Ayad Akhtar is an award-winning playwright, screenwriter, director and actor. This January, he added "novelist" to his list of accomplishments when his first book, American Dervish, debuted to immediate acclaim from critics. The New York Times called it "a pleasure" and the Chicago Tribune suggested it could be as wildly popular as The Help.
A pathos-filled coming-of-age narrative, American Dervish is the story of a Pakistani-American boy growing up in 1980s Milwaukee. Akhtar describes his book as being "about religious faith, religious doubt and religious experience in America." It's also one that "happens to be from a Muslim point of view."
Akhtar, who is Pakistani-American, will discuss his perspectives on the Muslim-American experience Wednesday, Nov. 7 at 5:30 p.m. at Overture Center's Promenade Hall, during a Wisconsin Book Festival session titled "Being Muslim."
In a recent phone call, I caught up with Akhtar who was in Nashville promoting American Dervish.
The Daily Page: You're an accomplished playwright and screenwriter. What compelled you to use the novel as a vehicle for American Dervish?
Akhtar: Fiction was always my first love. I went to college wanting to be a fiction writer, and I don't think I was ready. I wrote some stories and actually had a teacher who loved one of the stories so much that he suggested I send it to The New Yorker and The Atlantic, but I never did. Early on, I found that I didn't know how to express myself through fiction ...
I started doing theater as something for fun in college. It turned out I had a knack for it. I had lots of great opportunities that led me down the path of attending school in theater. I never really went back to writing until I was in my mid-20s ... I still don't think I was ready for the form [at that time]; I didn't have enough craft really to tell the story that I always knew I would want to tell with American Dervish.
And then I ended up in up sort of in the film business. I worked on a lot of movies. I wrote nine screenplays, worked with lots of producers in Hollywood and indie producers who really understood story, and I learned a lot about about storytelling. After about four years of experience in the film business, I decided to try my hand at another novel and that was what eventually became American Dervish.
How does being a playwright and actor shape your writing?
A lot of the story in American Dervish is told in a succession of vividly flowing scenes, like a movie where characters reveal story and their own characters through dialogue. A lot of the storytelling is also done by using visual details. Those are all techniques drawn from being a dramatic writer, writing for movies, writing for the stage.
In a way, I see movies as the dominant storytelling form of our time. I wanted the book to have that kind of immediate, visceral flow that a good movie has: it just draws you in, you're not aware of the movie in terms of craft, you're just experiencing a kind of being with the characters ... I wanted to recreate that as much as possible. A lot of my craft that I've learned as a screenwriter is something that is instrumental in the form and shape of Dervish.

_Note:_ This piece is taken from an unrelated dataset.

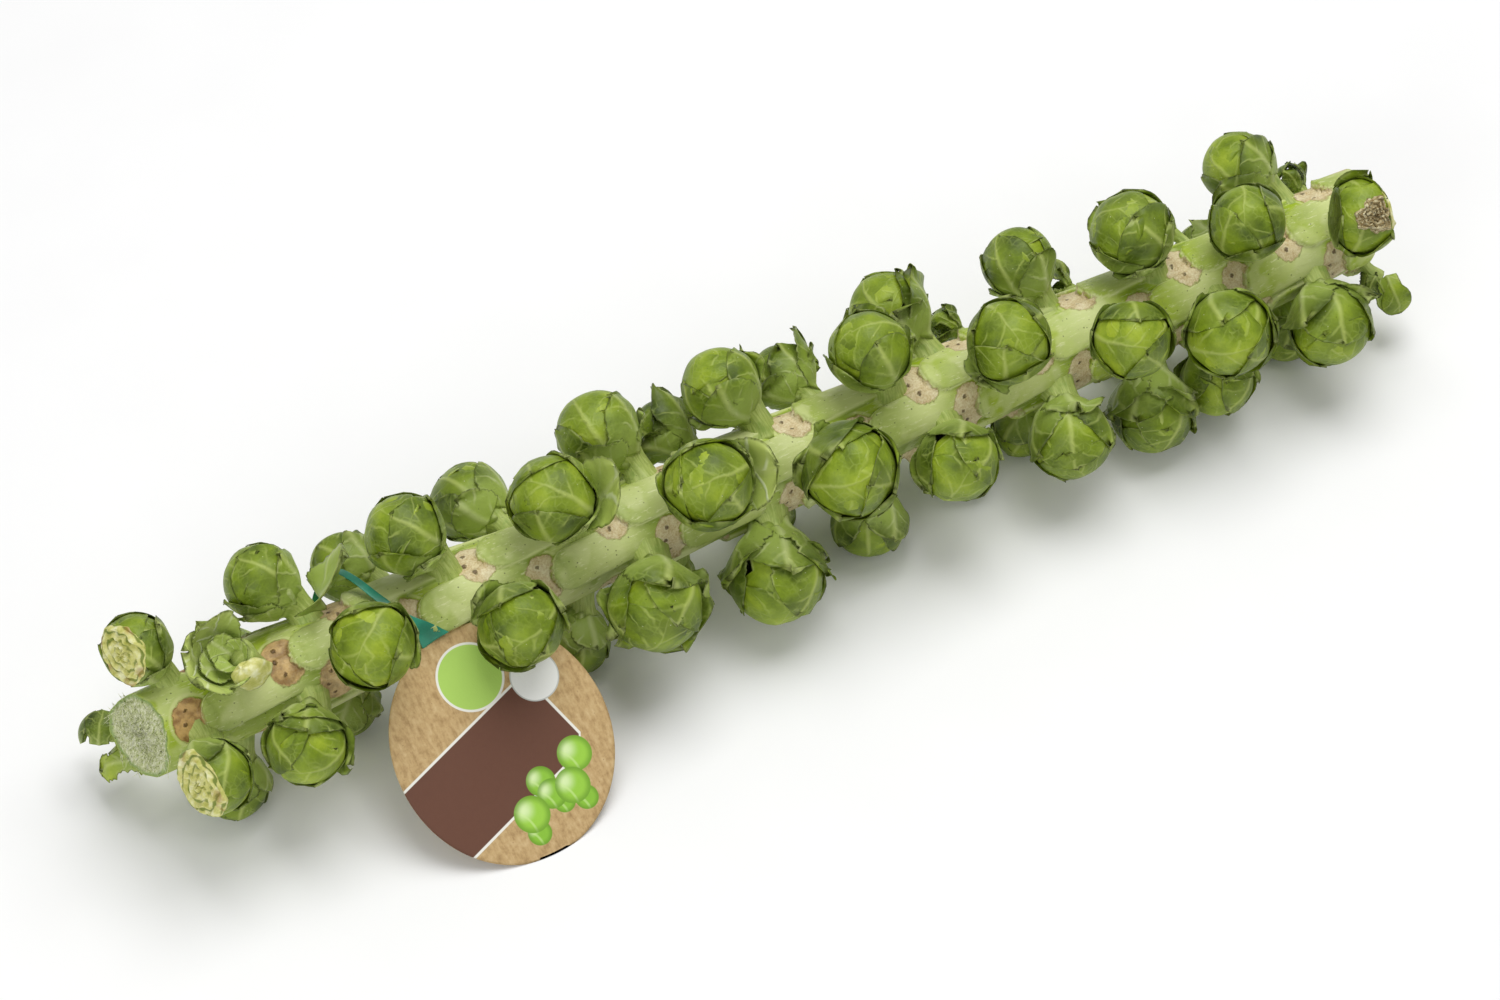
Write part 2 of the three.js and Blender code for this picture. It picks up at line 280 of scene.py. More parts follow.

Did the experience of writing American Dervish change you at all?
That's a beautiful question ... I think it has changed me a lot. Writing American Dervish gave me the space to come to terms with my experience growing up Muslim: both what was wonderful and remarkable about it, and also things that were very painful about it. I think in a way it's brought me a great deal of peace. The book is very dramatic, there's a lot of conflict in it. There are some extreme situations and extreme emotions. I feel like it allowed me to work through something.
You're part of an event titled "Being Muslim" at the Wisconsin Book Festival. What kind of message will you share?
The question of the Muslim-American experience is one that is sort of new, in terms of it being represented in literary form. I am hoping we can have a dialogue about what both parts of that word means: the Muslim part, but also the American part.
The ways in which the Muslim-American experience is fundamentally not dissimilar to a lot of other immigrant communities and immigrant religious communities. I think that those points of commonality are perhaps more surprising than people realize and more indicative of how the Muslim-American experience -- even in its more difficult contemporary embodiment -- actually is reflective of what it has meant to be American.
Though you were born in Milwaukee, you've lived in New York since the mid-1990s. Do you get back to the Milwaukee area often? Is there anything you miss about Wisconsin?
About twice a year I go back to see my folks. I love the people of Wisconsin. I think folks in Wisconsin are a combination of smart but really open-hearted. I grew up outside of Milwaukee and I spent a lot of time up north in Vilas County. [Wisconsinites are] just good people.
People often say, "Wow, you grew up in Wisconsin. That must have been tough for you to be different in Wisconsin." I'm like, "Actually, not really, because basically as long as you like the Green Bay Packers, everyone's okay with you." And it's true! There are common experiences -- fishing and football and things about Wisconsin life -- which were important to me as a kid and are beautiful to be able to share with people.
This interview is one in a series of author interviews, book reviews, and other curiosities leading up to the Wisconsin Book Festival, which takes place Nov. 7-11.